- GIVEN EXERCISE: Go through the listing and copy each line with the string "this".

- INFORMATION PROVIDED:
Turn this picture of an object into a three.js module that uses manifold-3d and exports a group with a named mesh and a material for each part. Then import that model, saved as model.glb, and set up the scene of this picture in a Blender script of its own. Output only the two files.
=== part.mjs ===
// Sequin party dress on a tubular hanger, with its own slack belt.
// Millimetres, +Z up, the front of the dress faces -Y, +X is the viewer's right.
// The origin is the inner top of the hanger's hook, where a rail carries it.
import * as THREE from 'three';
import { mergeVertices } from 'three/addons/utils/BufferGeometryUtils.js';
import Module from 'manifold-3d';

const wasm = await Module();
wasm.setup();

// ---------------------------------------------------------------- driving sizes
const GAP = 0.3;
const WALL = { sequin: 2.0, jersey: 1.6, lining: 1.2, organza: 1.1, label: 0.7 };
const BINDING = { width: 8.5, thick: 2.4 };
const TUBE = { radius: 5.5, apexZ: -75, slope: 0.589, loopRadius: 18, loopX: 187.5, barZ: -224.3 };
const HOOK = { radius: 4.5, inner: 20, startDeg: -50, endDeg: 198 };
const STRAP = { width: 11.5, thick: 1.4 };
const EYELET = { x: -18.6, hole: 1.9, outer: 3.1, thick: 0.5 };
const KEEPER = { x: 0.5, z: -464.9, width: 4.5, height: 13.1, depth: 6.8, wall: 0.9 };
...
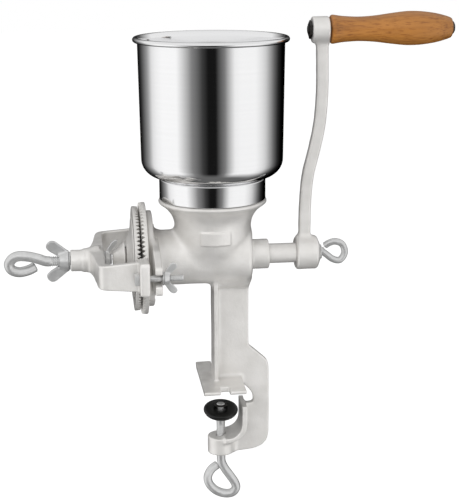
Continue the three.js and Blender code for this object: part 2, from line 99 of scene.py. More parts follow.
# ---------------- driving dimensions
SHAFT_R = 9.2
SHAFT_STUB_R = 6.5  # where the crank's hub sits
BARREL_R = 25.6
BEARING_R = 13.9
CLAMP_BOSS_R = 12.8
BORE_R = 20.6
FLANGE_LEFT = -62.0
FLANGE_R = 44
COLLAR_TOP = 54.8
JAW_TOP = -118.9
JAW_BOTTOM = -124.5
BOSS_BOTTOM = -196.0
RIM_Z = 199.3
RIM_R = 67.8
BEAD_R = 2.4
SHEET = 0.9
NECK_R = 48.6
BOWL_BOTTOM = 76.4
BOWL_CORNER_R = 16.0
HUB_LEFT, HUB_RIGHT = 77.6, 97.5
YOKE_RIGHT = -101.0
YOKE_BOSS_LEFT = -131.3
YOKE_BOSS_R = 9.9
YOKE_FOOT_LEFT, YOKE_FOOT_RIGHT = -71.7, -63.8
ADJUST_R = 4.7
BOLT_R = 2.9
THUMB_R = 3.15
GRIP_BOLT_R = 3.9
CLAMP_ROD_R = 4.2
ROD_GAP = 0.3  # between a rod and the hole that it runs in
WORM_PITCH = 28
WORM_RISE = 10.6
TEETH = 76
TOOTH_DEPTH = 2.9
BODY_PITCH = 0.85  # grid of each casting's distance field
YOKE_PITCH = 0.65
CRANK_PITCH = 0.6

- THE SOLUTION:
Turn this picture of an object into a three.js module that uses manifold-3d and exports a group with a named mesh and a material for each part. Then import that model, saved as model.glb, and set up the scene of this picture in a Blender script of its own. Output only the two files.
Continue the three.js and Blender code for this object: part 2, from line 99 of scene.py. More parts follow.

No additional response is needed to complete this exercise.